**WHAT YOU HAVE TO DO**
Your task is to return, exactly, the run of lines starting at the line holding "Continue the build123d" and ending at the line holding "return pad(name, mirrored(half), height, under, cell, rings)", both ends included and no other lines.

**GIVEN DATA**

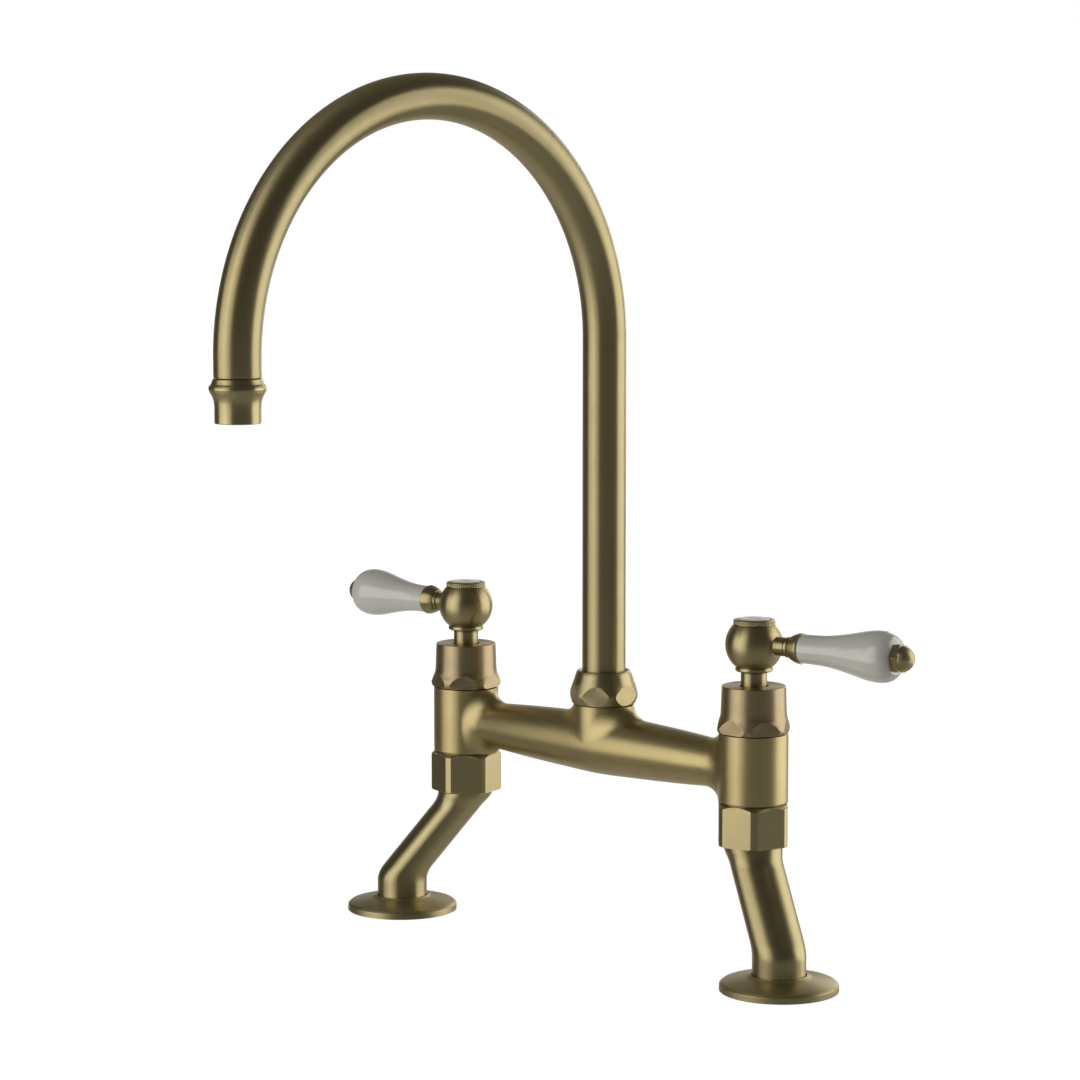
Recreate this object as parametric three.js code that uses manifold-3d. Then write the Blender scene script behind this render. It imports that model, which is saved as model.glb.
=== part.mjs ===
// Bridge kitchen faucet: two quarter-turn valve pillars joined by a hollow
// bridge, a swivelling swan-neck spout, lever handles with ceramic grips, and
// two cranked legs that stand on deck flanges. Millimetres, +Z up, the spout
// points to -Y, the deck plane is z = 0.
import * as THREE from "three";
import { mergeVertices } from "three/addons/utils/BufferGeometryUtils.js";
import Module from "manifold-3d";

// ---------------------------------------------------------------- dimensions
const CENTRE_X = -0.52; // the footprint box's centre, seen from the spout axis
const CENTRE_Y = -113.81;
const PILLAR_X = 101.5; // spout axis to pillar axis: 203 between the pillars
const BRIDGE_Z = 101.5; // height of the bridge's waterway axis
const PILLAR_R = 17.0;
const PILLAR_BOTTOM = 85.6;
const PILLAR_TOP = 119.7;
const SPIGOT_R = 15.4; // threaded spigot under each pillar
const SPIGOT_BOTTOM = 76.0;
const WATERWAY_R = 6.5;

const TUBE_R = 11.0; // spout tube, 22 outside diameter
const TUBE_BORE_R = 9.4;
const TUBE_BOTTOM = 131.0;
const ARCH_Z = 307.2; // centre height of the semicircular arch
const REACH = 237.7; // spout axis to outlet axis
const TUBE_OUTLET_Z = 298.5;
const OUTLET_Z = 277.8;

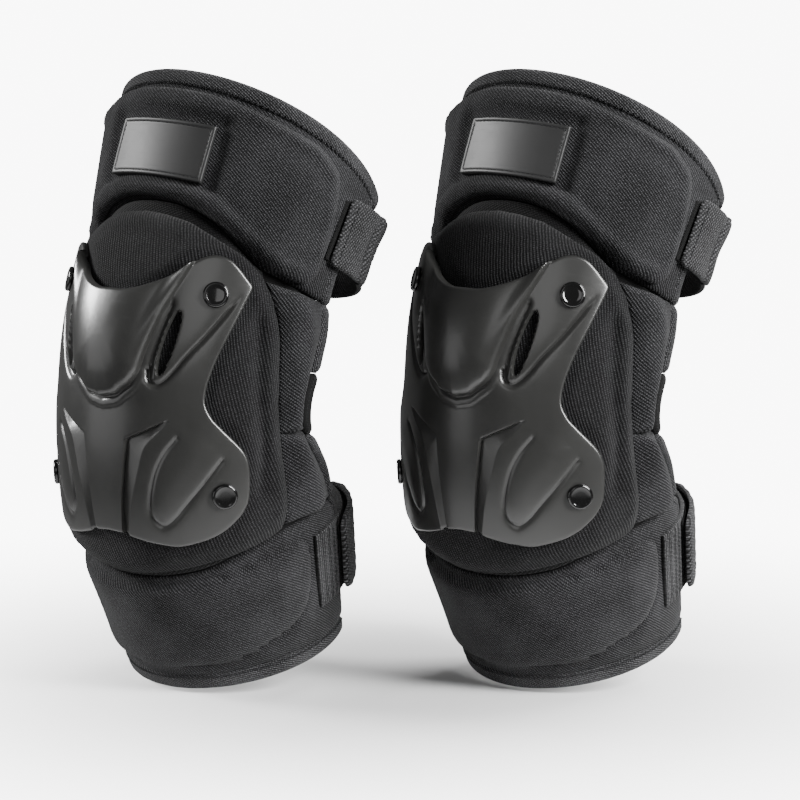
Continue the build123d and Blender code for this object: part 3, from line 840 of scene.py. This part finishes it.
def foam_side(s):
    return eased(FOAM_SIDE, s, 1.0)


def knee_foam():
    side = [(u - 0.3, s) for s, u in FOAM_SIDE[::-1]]
    half = [*[(u, thigh_fold(u) - 0.4) for u in range(0, 61, 6)], *side,
            *[(u, shin_fold(u) + 0.4) for u in range(78, -1, -6)]]
    return pad("foam_core", mirrored(half), lambda u, s, edge: 3.2 + 4.2 * arch(edge, 5), CORE_UNDER, 4.0,
               (0.8, 2.0, 3.6))


def gusset(name, low, high, full):
    """Padded side fabric, on both sides, between the foam and the back edge."""
    pieces = []
    for side in (1, -1):
        stations = np.linspace(low, high, 18)
        front = [(float(foam_side(s)) + 0.1, s) for s in stations]
        rear = [(back_edge(s) - EDGE_TAPE + 0.2, s) for s in stations[::-1]]

        def height(u, s, edge):
            across = (np.abs(u) - foam_side(s)) / np.maximum(back_edge(s) - EDGE_TAPE - foam_side(s), 1)
            return 5.0 + 3.0 * arch(edge, 5) + full * arch(edge, 9) * swell(across, 0.26, 0.46)
        outline = [(side * u, s) for u, s in front + rear]
        pieces.append(pad(name, outline, height, CORE_UNDER, 2.2, (0.6, 1.4, 2.6, 4.0)))
    return puffed(joined(pieces), 1.8)


def joined(pieces):
    """One object from several."""
    bpy.ops.object.select_all(action="DESELECT")
    for piece in pieces:
        piece.select_set(True)
    bpy.context.view_layer.objects.active = pieces[0]
    bpy.ops.object.join()
    return pieces[0]


def round_leg(name, lower, upper, inset, height, under, cell=2.6, rings=(0.6, 1.6, 3.0)):
    """Piece from one back edge round the front to the other, between two lines s = lower(u), upper(u)."""
    end_low, end_high = lower(100.0), upper(100.0)
    stations = np.linspace(end_low, end_high, 24)[1:-1]
    low_end = float(back_edge(end_low) - inset)
    high_end = float(back_edge(end_high) - inset)
    half = [*[(u, float(upper(u))) for u in np.linspace(0, high_end, 40)],
            *[(float(back_edge(s) - inset), s) for s in stations[::-1]],
            *[(u, float(lower(u))) for u in np.linspace(low_end, 0, 40)]]
    return pad(name, mirrored(half), height, under, cell, rings)


def thigh_sleeve():
    def height(u, s, edge):
        low = s - thigh_fold(u)
        high = top_rim(u) - BINDING - s
        h = 2.6 + 5.4 * arch(low, 7) - 0.9 * fall(np.maximum(high, 0), 4)
        return h + 0.35 * np.sin(np.radians(u * 7 + s * 5)) * step(2, 14, edge)
    sleeve = round_leg("thigh_side", lambda u: thigh_fold(u) + 0.2, lambda u: top_rim(u) - BINDING + 1.2,
                       EDGE_TAPE - 0.2, height, CORE_UNDER)
    return puffed(sleeve, 0.9)


# Outline of the raised cushion in the shin sleeve
SHIN_CUSHION = curve([(0, -76), (40, -74.5), (70, -68), (82, -67), (87.5, -73), (88.5, -84), (87, -97),
                      (82, -108), (73.8, -115), (60, -121), (40, -126), (0, -128)], 5)


def shin_sleeve():
    def height(u, s, edge):
        low = s - BOTTOM - BINDING
        high = shin_fold(u) - s
        h = 2.8 + 5.4 * arch(high, 9) - fall(np.maximum(low, 0), 5)
        depth, inside = SLEEVE_MAP.outline(u, s, mirrored(SHIN_CUSHION))
        h += np.where(inside, 3.6 * arch(depth, 8), -1.5 * swell(depth, 2.5))
        return h + 0.3 * np.sin(np.radians(u * 6 - s * 5)) * step(6, 16, edge)
    sleeve = round_leg("shin_side", lambda u: shin_rim(u) - 1.2,
                       lambda u: shin_fold(u) - 0.2, EDGE_TAPE - 0.2, height, CORE_UNDER)
    return puffed(sleeve, 1.6, lambda u, s: 1 - 0.6 * step(70, 90, np.abs(u)))


def lining(name, lower, upper):
    def height(u, s, edge):
        return LINING_TOP + 0.25 * np.sin(u * 0.6) * np.sin(s * 0.5)
    return round_leg(name, lower, upper, EDGE_TAPE - 0.5, height, LINING_UNDER, 4.0, (1.5,))


def shin_rim(u):
    return BOTTOM + BINDING + 0 * np.asarray(u)


def fold_web(name, fold):
    """Stretch cloth inside a fold, which closes it as the guard bends."""
    return round_leg(name, lambda u: fold(u) - 5, lambda u: fold(u) + 5, EDGE_TAPE - 0.2,
                     lambda u, s, edge: WEB_TOP + 0 * s, WEB_UNDER, 3.0, (1.0,))


def rim_tape(name, line, inwards, ends):
    """Tape folded over a rim: the rim runs along line(u), and the tape reaches inwards from it."""
    path = [(u, float(line(u))) for u in np.linspace(-ends, ends, 120)]
    section = rounded_section(0.2, BINDING, 0.5, 8.6, 3.4, 5)
    return sweep(name, path, [(0, inwards)] * len(path), section[::-inwards])


def edge_tape(name, low, high):
    """Tape down both back edges from s low to high."""
    stations = np.linspace(low, high, max(8, int((high - low) / 2)))
    section = rounded_section(0.2, 8.8, 0.5, 8.5, 3.2, 5)
    pieces = []
    for side in (1, -1):
        path = [(side * float(back_edge(s)), s) for s in stations]
        across = [(-side / math.radians(float(radius(s)) + 5), 0) for s in stations]
        pieces.append(sweep(name, path, across, section[::side]))
    return joined(pieces)


STITCH_INSET = 1.6            # from the inner edge of a tape to its stitching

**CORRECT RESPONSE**
Continue the build123d and Blender code for this object: part 3, from line 840 of scene.py. This part finishes it.
def foam_side(s):
    return eased(FOAM_SIDE, s, 1.0)


def knee_foam():
    side = [(u - 0.3, s) for s, u in FOAM_SIDE[::-1]]
    half = [*[(u, thigh_fold(u) - 0.4) for u in range(0, 61, 6)], *side,
            *[(u, shin_fold(u) + 0.4) for u in range(78, -1, -6)]]
    return pad("foam_core", mirrored(half), lambda u, s, edge: 3.2 + 4.2 * arch(edge, 5), CORE_UNDER, 4.0,
               (0.8, 2.0, 3.6))


def gusset(name, low, high, full):
    """Padded side fabric, on both sides, between the foam and the back edge."""
    pieces = []
    for side in (1, -1):
        stations = np.linspace(low, high, 18)
        front = [(float(foam_side(s)) + 0.1, s) for s in stations]
        rear = [(back_edge(s) - EDGE_TAPE + 0.2, s) for s in stations[::-1]]

        def height(u, s, edge):
            across = (np.abs(u) - foam_side(s)) / np.maximum(back_edge(s) - EDGE_TAPE - foam_side(s), 1)
            return 5.0 + 3.0 * arch(edge, 5) + full * arch(edge, 9) * swell(across, 0.26, 0.46)
        outline = [(side * u, s) for u, s in front + rear]
        pieces.append(pad(name, outline, height, CORE_UNDER, 2.2, (0.6, 1.4, 2.6, 4.0)))
    return puffed(joined(pieces), 1.8)


def joined(pieces):
    """One object from several."""
    bpy.ops.object.select_all(action="DESELECT")
    for piece in pieces:
        piece.select_set(True)
    bpy.context.view_layer.objects.active = pieces[0]
    bpy.ops.object.join()
    return pieces[0]


def round_leg(name, lower, upper, inset, height, under, cell=2.6, rings=(0.6, 1.6, 3.0)):
    """Piece from one back edge round the front to the other, between two lines s = lower(u), upper(u)."""
    end_low, end_high = lower(100.0), upper(100.0)
    stations = np.linspace(end_low, end_high, 24)[1:-1]
    low_end = float(back_edge(end_low) - inset)
    high_end = float(back_edge(end_high) - inset)
    half = [*[(u, float(upper(u))) for u in np.linspace(0, high_end, 40)],
            *[(float(back_edge(s) - inset), s) for s in stations[::-1]],
            *[(u, float(lower(u))) for u in np.linspace(low_end, 0, 40)]]
    return pad(name, mirrored(half), height, under, cell, rings)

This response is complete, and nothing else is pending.